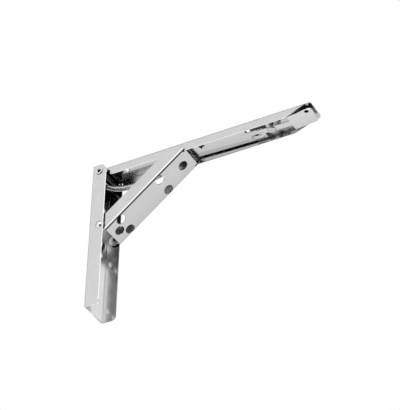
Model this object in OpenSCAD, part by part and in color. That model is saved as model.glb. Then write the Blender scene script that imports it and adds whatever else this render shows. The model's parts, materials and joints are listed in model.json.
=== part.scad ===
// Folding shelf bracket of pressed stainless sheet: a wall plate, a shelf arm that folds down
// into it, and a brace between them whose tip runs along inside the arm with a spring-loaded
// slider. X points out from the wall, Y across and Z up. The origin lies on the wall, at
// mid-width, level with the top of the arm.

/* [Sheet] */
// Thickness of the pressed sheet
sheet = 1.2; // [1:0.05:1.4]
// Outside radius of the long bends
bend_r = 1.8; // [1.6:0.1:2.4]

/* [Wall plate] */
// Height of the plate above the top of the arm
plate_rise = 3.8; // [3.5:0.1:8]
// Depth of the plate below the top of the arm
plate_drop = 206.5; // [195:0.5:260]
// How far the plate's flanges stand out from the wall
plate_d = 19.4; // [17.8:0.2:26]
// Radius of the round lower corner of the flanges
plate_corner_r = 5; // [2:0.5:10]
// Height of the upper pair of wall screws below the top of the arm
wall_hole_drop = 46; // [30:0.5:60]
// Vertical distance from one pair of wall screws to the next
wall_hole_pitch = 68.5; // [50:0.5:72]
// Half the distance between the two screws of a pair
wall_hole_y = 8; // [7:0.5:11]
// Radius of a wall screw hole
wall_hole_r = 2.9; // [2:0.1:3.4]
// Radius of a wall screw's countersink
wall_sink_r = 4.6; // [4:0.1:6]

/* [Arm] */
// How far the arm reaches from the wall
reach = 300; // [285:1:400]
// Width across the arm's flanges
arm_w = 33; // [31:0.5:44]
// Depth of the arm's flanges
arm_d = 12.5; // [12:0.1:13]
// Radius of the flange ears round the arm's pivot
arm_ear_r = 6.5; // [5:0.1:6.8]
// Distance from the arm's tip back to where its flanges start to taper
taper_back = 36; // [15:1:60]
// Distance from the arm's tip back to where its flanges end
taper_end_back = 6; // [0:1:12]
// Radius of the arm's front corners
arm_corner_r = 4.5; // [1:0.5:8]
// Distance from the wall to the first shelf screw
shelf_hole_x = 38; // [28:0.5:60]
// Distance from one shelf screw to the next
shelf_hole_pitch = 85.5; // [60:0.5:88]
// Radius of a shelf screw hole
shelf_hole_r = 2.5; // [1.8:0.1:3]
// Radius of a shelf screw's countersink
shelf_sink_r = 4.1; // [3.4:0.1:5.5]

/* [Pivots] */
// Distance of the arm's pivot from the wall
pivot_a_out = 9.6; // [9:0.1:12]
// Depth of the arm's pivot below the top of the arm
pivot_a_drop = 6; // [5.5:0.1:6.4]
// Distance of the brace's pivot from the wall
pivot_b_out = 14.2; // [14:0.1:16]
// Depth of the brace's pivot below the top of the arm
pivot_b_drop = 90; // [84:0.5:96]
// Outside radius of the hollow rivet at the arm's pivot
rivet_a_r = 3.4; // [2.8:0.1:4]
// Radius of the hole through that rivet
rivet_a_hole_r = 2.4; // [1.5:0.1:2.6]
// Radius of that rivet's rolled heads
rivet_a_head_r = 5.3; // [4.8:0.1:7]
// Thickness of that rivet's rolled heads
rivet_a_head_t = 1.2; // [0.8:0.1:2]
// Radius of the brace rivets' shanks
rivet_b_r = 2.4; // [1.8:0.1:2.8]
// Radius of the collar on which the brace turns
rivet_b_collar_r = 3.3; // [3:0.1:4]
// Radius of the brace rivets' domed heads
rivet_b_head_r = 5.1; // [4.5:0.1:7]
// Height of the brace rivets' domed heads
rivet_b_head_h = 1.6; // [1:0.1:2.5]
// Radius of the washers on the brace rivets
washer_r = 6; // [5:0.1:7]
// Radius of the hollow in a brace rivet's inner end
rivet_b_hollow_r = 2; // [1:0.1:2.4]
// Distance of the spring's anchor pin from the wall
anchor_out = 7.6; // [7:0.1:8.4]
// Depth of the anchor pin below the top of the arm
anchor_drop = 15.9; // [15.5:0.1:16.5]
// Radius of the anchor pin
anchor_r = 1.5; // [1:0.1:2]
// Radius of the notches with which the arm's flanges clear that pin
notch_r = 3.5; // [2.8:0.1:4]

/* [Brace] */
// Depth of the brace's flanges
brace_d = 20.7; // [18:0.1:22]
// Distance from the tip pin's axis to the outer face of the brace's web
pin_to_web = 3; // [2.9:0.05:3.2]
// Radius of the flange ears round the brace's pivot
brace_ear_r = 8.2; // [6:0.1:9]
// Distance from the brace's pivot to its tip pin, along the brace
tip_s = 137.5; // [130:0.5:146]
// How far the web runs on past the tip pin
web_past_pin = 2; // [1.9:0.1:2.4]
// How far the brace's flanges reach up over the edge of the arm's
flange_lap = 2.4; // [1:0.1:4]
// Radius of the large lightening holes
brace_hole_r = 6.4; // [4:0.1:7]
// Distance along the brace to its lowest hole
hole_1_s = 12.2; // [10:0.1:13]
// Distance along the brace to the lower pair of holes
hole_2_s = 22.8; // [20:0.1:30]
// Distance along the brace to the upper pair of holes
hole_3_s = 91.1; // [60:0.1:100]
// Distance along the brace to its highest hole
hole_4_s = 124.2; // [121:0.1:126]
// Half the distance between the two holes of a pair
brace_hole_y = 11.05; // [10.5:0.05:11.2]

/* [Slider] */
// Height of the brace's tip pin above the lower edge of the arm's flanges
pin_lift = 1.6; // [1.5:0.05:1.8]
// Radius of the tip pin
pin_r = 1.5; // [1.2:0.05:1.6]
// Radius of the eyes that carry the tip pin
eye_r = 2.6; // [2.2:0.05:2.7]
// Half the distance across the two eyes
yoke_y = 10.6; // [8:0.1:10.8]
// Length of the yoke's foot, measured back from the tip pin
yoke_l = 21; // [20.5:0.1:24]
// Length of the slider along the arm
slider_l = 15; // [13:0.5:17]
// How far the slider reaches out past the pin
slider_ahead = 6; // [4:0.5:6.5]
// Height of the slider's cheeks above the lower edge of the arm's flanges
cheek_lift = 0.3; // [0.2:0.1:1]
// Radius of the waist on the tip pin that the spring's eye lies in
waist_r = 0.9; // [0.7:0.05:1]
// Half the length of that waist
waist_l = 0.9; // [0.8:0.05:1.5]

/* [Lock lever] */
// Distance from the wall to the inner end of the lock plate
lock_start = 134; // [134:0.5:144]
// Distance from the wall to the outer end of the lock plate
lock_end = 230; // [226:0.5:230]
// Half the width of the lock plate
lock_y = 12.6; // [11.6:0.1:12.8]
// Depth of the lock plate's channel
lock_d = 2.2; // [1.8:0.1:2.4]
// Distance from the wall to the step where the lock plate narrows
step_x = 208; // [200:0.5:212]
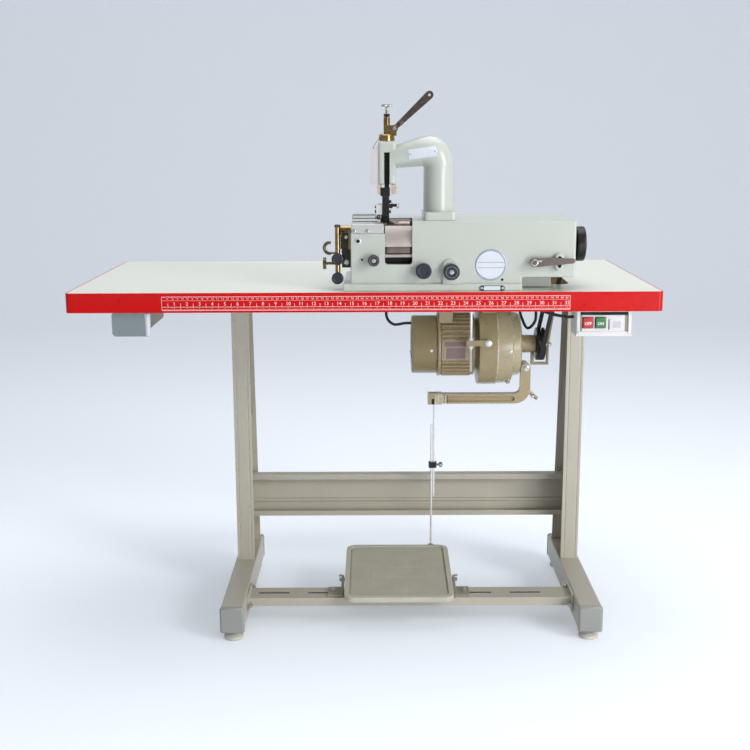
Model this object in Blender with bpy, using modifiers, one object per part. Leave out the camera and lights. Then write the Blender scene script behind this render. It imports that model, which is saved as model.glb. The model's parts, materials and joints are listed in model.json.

*****

Work instructions: Please repeat all the records above exactly as they appear.

Answer to the task:
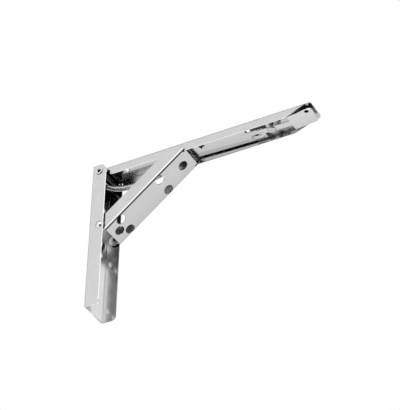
Model this object in OpenSCAD, part by part and in color. That model is saved as model.glb. Then write the Blender scene script that imports it and adds whatever else this render shows. The model's parts, materials and joints are listed in model.json.
=== part.scad ===
// Folding shelf bracket of pressed stainless sheet: a wall plate, a shelf arm that folds down
// into it, and a brace between them whose tip runs along inside the arm with a spring-loaded
// slider. X points out from the wall, Y across and Z up. The origin lies on the wall, at
// mid-width, level with the top of the arm.

/* [Sheet] */
// Thickness of the pressed sheet
sheet = 1.2; // [1:0.05:1.4]
// Outside radius of the long bends
bend_r = 1.8; // [1.6:0.1:2.4]

/* [Wall plate] */
// Height of the plate above the top of the arm
plate_rise = 3.8; // [3.5:0.1:8]
// Depth of the plate below the top of the arm
plate_drop = 206.5; // [195:0.5:260]
// How far the plate's flanges stand out from the wall
plate_d = 19.4; // [17.8:0.2:26]
// Radius of the round lower corner of the flanges
plate_corner_r = 5; // [2:0.5:10]
// Height of the upper pair of wall screws below the top of the arm
wall_hole_drop = 46; // [30:0.5:60]
// Vertical distance from one pair of wall screws to the next
wall_hole_pitch = 68.5; // [50:0.5:72]
// Half the distance between the two screws of a pair
wall_hole_y = 8; // [7:0.5:11]
// Radius of a wall screw hole
wall_hole_r = 2.9; // [2:0.1:3.4]
// Radius of a wall screw's countersink
wall_sink_r = 4.6; // [4:0.1:6]

/* [Arm] */
// How far the arm reaches from the wall
reach = 300; // [285:1:400]
// Width across the arm's flanges
arm_w = 33; // [31:0.5:44]
// Depth of the arm's flanges
arm_d = 12.5; // [12:0.1:13]
// Radius of the flange ears round the arm's pivot
arm_ear_r = 6.5; // [5:0.1:6.8]
// Distance from the arm's tip back to where its flanges start to taper
taper_back = 36; // [15:1:60]
// Distance from the arm's tip back to where its flanges end
taper_end_back = 6; // [0:1:12]
// Radius of the arm's front corners
arm_corner_r = 4.5; // [1:0.5:8]
// Distance from the wall to the first shelf screw
shelf_hole_x = 38; // [28:0.5:60]
// Distance from one shelf screw to the next
shelf_hole_pitch = 85.5; // [60:0.5:88]
// Radius of a shelf screw hole
shelf_hole_r = 2.5; // [1.8:0.1:3]
// Radius of a shelf screw's countersink
shelf_sink_r = 4.1; // [3.4:0.1:5.5]

/* [Pivots] */
// Distance of the arm's pivot from the wall
pivot_a_out = 9.6; // [9:0.1:12]
// Depth of the arm's pivot below the top of the arm
pivot_a_drop = 6; // [5.5:0.1:6.4]
// Distance of the brace's pivot from the wall
pivot_b_out = 14.2; // [14:0.1:16]
// Depth of the brace's pivot below the top of the arm
pivot_b_drop = 90; // [84:0.5:96]
// Outside radius of the hollow rivet at the arm's pivot
rivet_a_r = 3.4; // [2.8:0.1:4]
// Radius of the hole through that rivet
rivet_a_hole_r = 2.4; // [1.5:0.1:2.6]
// Radius of that rivet's rolled heads
rivet_a_head_r = 5.3; // [4.8:0.1:7]
// Thickness of that rivet's rolled heads
rivet_a_head_t = 1.2; // [0.8:0.1:2]
// Radius of the brace rivets' shanks
rivet_b_r = 2.4; // [1.8:0.1:2.8]
// Radius of the collar on which the brace turns
rivet_b_collar_r = 3.3; // [3:0.1:4]
// Radius of the brace rivets' domed heads
rivet_b_head_r = 5.1; // [4.5:0.1:7]
// Height of the brace rivets' domed heads
rivet_b_head_h = 1.6; // [1:0.1:2.5]
// Radius of the washers on the brace rivets
washer_r = 6; // [5:0.1:7]
// Radius of the hollow in a brace rivet's inner end
rivet_b_hollow_r = 2; // [1:0.1:2.4]
// Distance of the spring's anchor pin from the wall
anchor_out = 7.6; // [7:0.1:8.4]
// Depth of the anchor pin below the top of the arm
anchor_drop = 15.9; // [15.5:0.1:16.5]
// Radius of the anchor pin
anchor_r = 1.5; // [1:0.1:2]
// Radius of the notches with which the arm's flanges clear that pin
notch_r = 3.5; // [2.8:0.1:4]

/* [Brace] */
// Depth of the brace's flanges
brace_d = 20.7; // [18:0.1:22]
// Distance from the tip pin's axis to the outer face of the brace's web
pin_to_web = 3; // [2.9:0.05:3.2]
// Radius of the flange ears round the brace's pivot
brace_ear_r = 8.2; // [6:0.1:9]
// Distance from the brace's pivot to its tip pin, along the brace
tip_s = 137.5; // [130:0.5:146]
// How far the web runs on past the tip pin
web_past_pin = 2; // [1.9:0.1:2.4]
// How far the brace's flanges reach up over the edge of the arm's
flange_lap = 2.4; // [1:0.1:4]
// Radius of the large lightening holes
brace_hole_r = 6.4; // [4:0.1:7]
// Distance along the brace to its lowest hole
hole_1_s = 12.2; // [10:0.1:13]
// Distance along the brace to the lower pair of holes
hole_2_s = 22.8; // [20:0.1:30]
// Distance along the brace to the upper pair of holes
hole_3_s = 91.1; // [60:0.1:100]
// Distance along the brace to its highest hole
hole_4_s = 124.2; // [121:0.1:126]
// Half the distance between the two holes of a pair
brace_hole_y = 11.05; // [10.5:0.05:11.2]

/* [Slider] */
// Height of the brace's tip pin above the lower edge of the arm's flanges
pin_lift = 1.6; // [1.5:0.05:1.8]
// Radius of the tip pin
pin_r = 1.5; // [1.2:0.05:1.6]
// Radius of the eyes that carry the tip pin
eye_r = 2.6; // [2.2:0.05:2.7]
// Half the distance across the two eyes
yoke_y = 10.6; // [8:0.1:10.8]
// Length of the yoke's foot, measured back from the tip pin
yoke_l = 21; // [20.5:0.1:24]
// Length of the slider along the arm
slider_l = 15; // [13:0.5:17]
// How far the slider reaches out past the pin
slider_ahead = 6; // [4:0.5:6.5]
// Height of the slider's cheeks above the lower edge of the arm's flanges
cheek_lift = 0.3; // [0.2:0.1:1]
// Radius of the waist on the tip pin that the spring's eye lies in
waist_r = 0.9; // [0.7:0.05:1]
// Half the length of that waist
waist_l = 0.9; // [0.8:0.05:1.5]

/* [Lock lever] */
// Distance from the wall to the inner end of the lock plate
lock_start = 134; // [134:0.5:144]
// Distance from the wall to the outer end of the lock plate
lock_end = 230; // [226:0.5:230]
// Half the width of the lock plate
lock_y = 12.6; // [11.6:0.1:12.8]
// Depth of the lock plate's channel
lock_d = 2.2; // [1.8:0.1:2.4]
// Distance from the wall to the step where the lock plate narrows
step_x = 208; // [200:0.5:212]
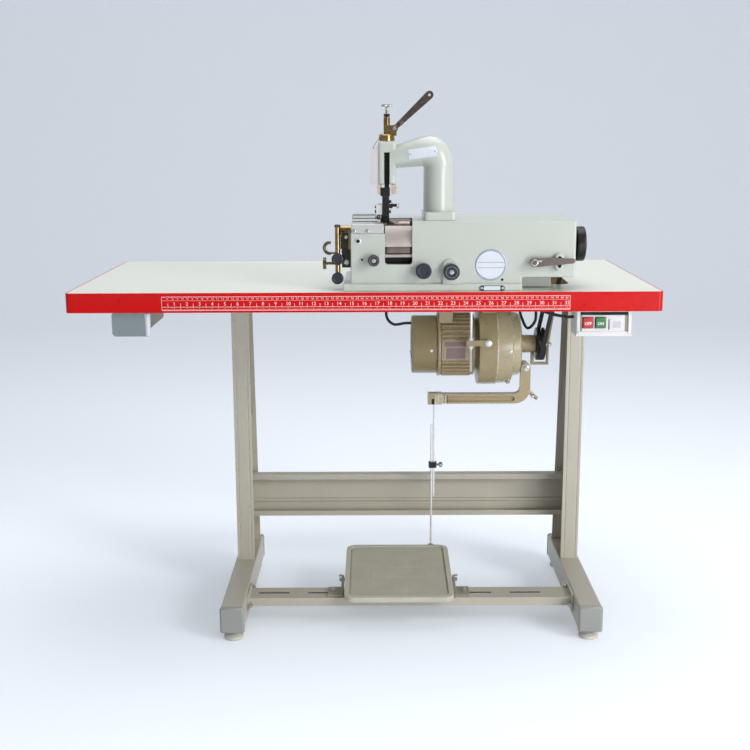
Model this object in Blender with bpy, using modifiers, one object per part. Leave out the camera and lights. Then write the Blender scene script behind this render. It imports that model, which is saved as model.glb. The model's parts, materials and joints are listed in model.json.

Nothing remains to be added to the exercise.